▶ **CHALLENGE**
Would you output the whole listing below, exactly as it reads?

--*--

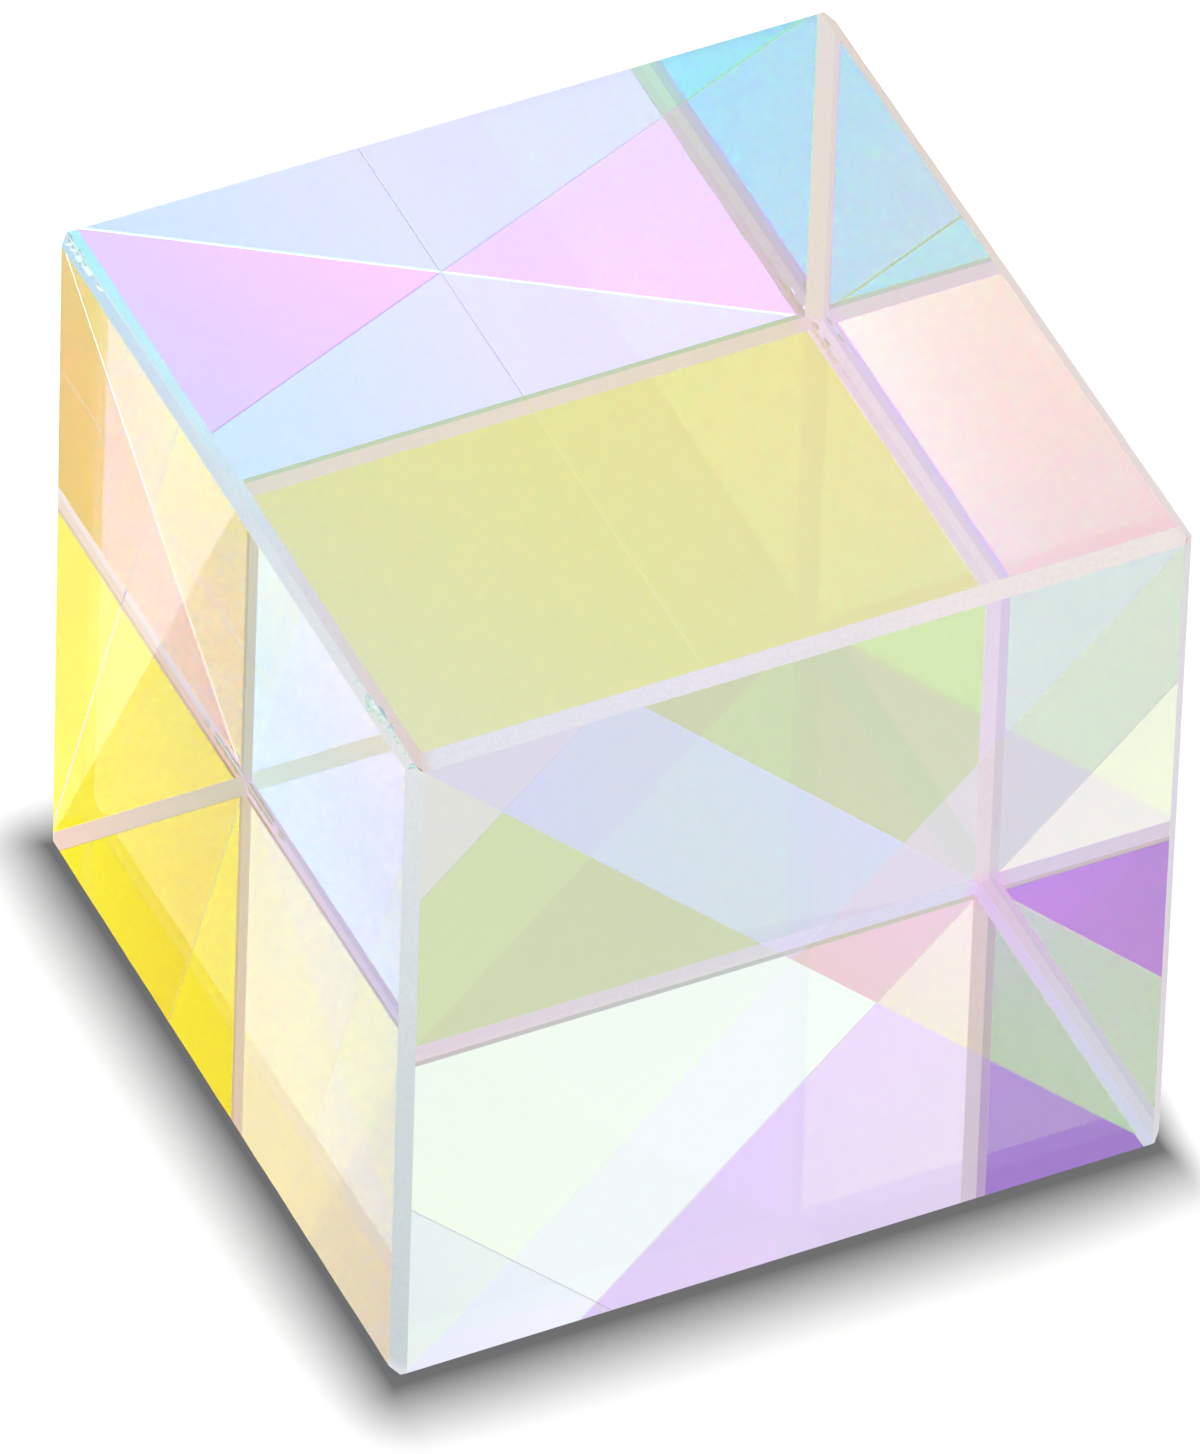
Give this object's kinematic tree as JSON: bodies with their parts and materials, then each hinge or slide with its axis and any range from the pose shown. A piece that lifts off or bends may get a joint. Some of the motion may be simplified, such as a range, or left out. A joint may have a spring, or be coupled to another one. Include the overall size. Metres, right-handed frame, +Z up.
{
  "type": "dichroic cross prism",
  "caption": "Glass cube cemented from right-angle prisms, with two crossed dichroic coatings that split or combine coloured light.",
  "frame": {"origin": "centre of the cube's underside", "axes": "+Z up; +Y along the prisms, so the X of the joints shows on the -Y and +Y faces; +X to the right"},
  "size_m": [0.025, 0.025, 0.025],
  "materials": {
    "optical_glass": "polished clear crown glass, with fine-ground bevels",
    "optical_cement": "clear cured optical cement",
    "amber_passing_coating": "multilayer film that mirrors blue light and passes amber light",
    "cyan_passing_coating": "multilayer film that mirrors red light and passes cyan light"
  },
  "bodies": {
    "root": {"top_prism": "optical_glass", "right_prism": "optical_glass", "bottom_prism": "optical_glass", "left_prism": "optical_glass", "whole_coating": "cyan_passing_coating", "whole_cement": "optical_cement", "upper_half_coating": "amber_passing_coating", "upper_half_cement": "optical_cement", "lower_half_coating": "amber_passing_coating", "lower_half_cement": "optical_cement"}
  },
  "joints": []
}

--*--

▶ **FULL ANSWER**
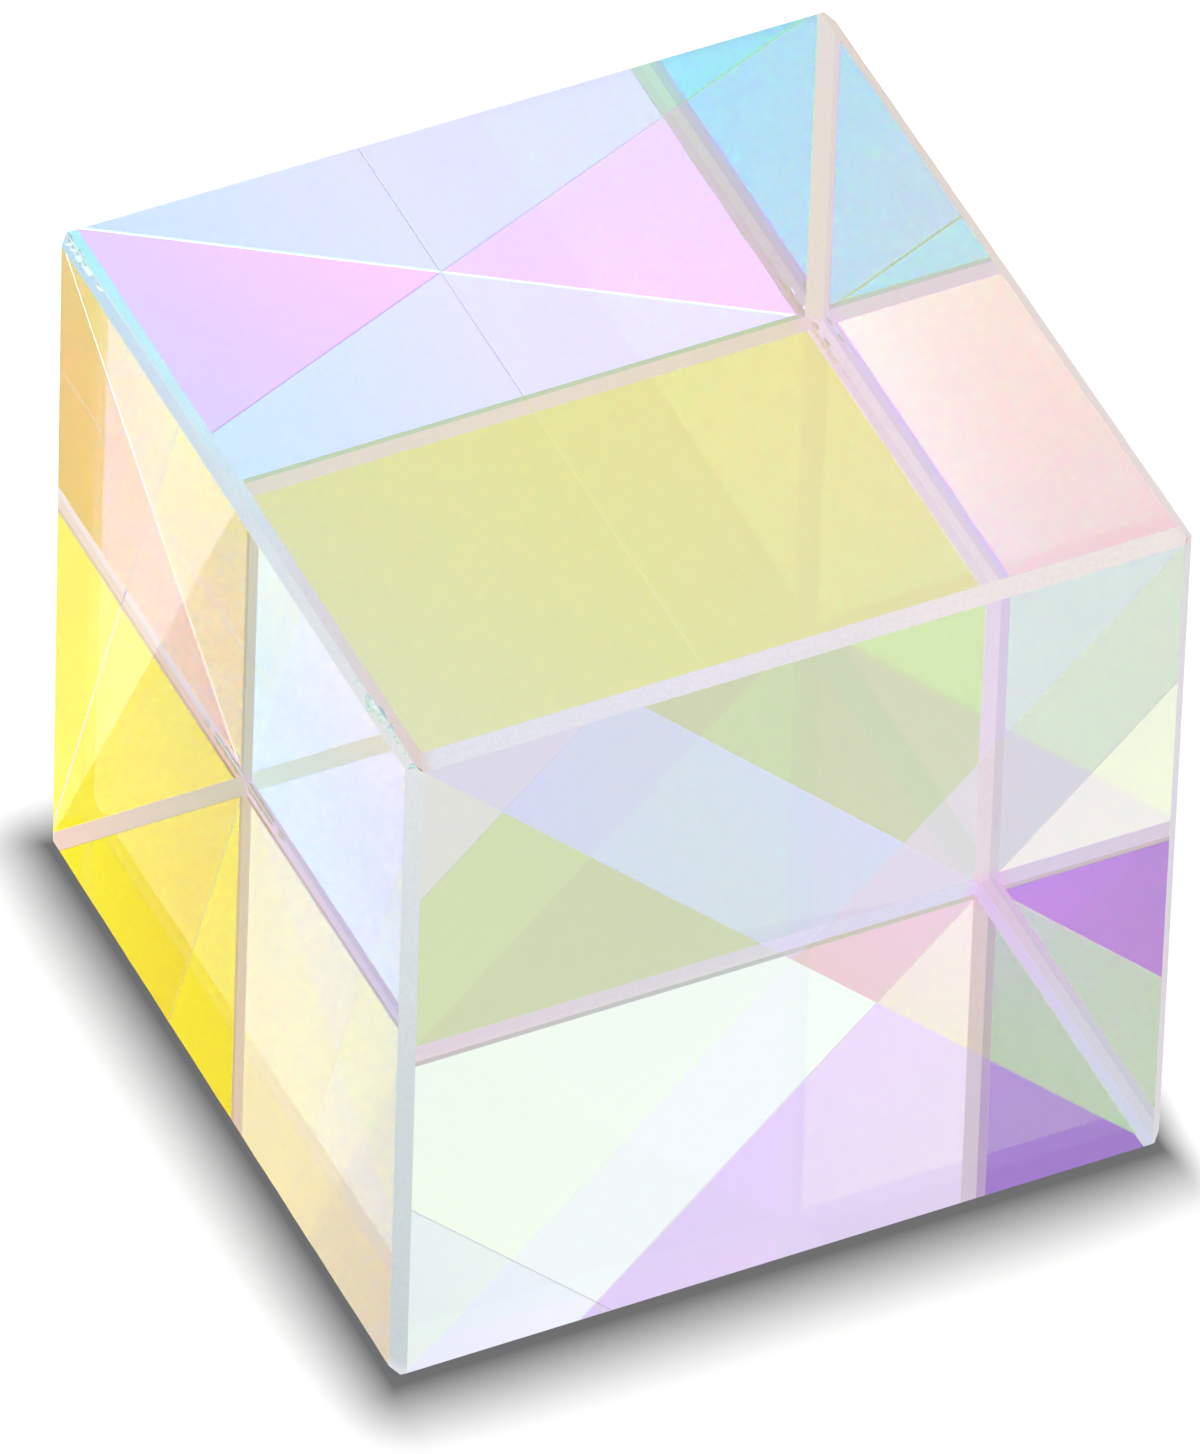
Give this object's kinematic tree as JSON: bodies with their parts and materials, then each hinge or slide with its axis and any range from the pose shown. A piece that lifts off or bends may get a joint. Some of the motion may be simplified, such as a range, or left out. A joint may have a spring, or be coupled to another one. Include the overall size. Metres, right-handed frame, +Z up.
{
  "type": "dichroic cross prism",
  "caption": "Glass cube cemented from right-angle prisms, with two crossed dichroic coatings that split or combine coloured light.",
  "frame": {"origin": "centre of the cube's underside", "axes": "+Z up; +Y along the prisms, so the X of the joints shows on the -Y and +Y faces; +X to the right"},
  "size_m": [0.025, 0.025, 0.025],
  "materials": {
    "optical_glass": "polished clear crown glass, with fine-ground bevels",
    "optical_cement": "clear cured optical cement",
    "amber_passing_coating": "multilayer film that mirrors blue light and passes amber light",
    "cyan_passing_coating": "multilayer film that mirrors red light and passes cyan light"
  },
  "bodies": {
    "root": {"top_prism": "optical_glass", "right_prism": "optical_glass", "bottom_prism": "optical_glass", "left_prism": "optical_glass", "whole_coating": "cyan_passing_coating", "whole_cement": "optical_cement", "upper_half_coating": "amber_passing_coating", "upper_half_cement": "optical_cement", "lower_half_coating": "amber_passing_coating", "lower_half_cement": "optical_cement"}
  },
  "joints": []
}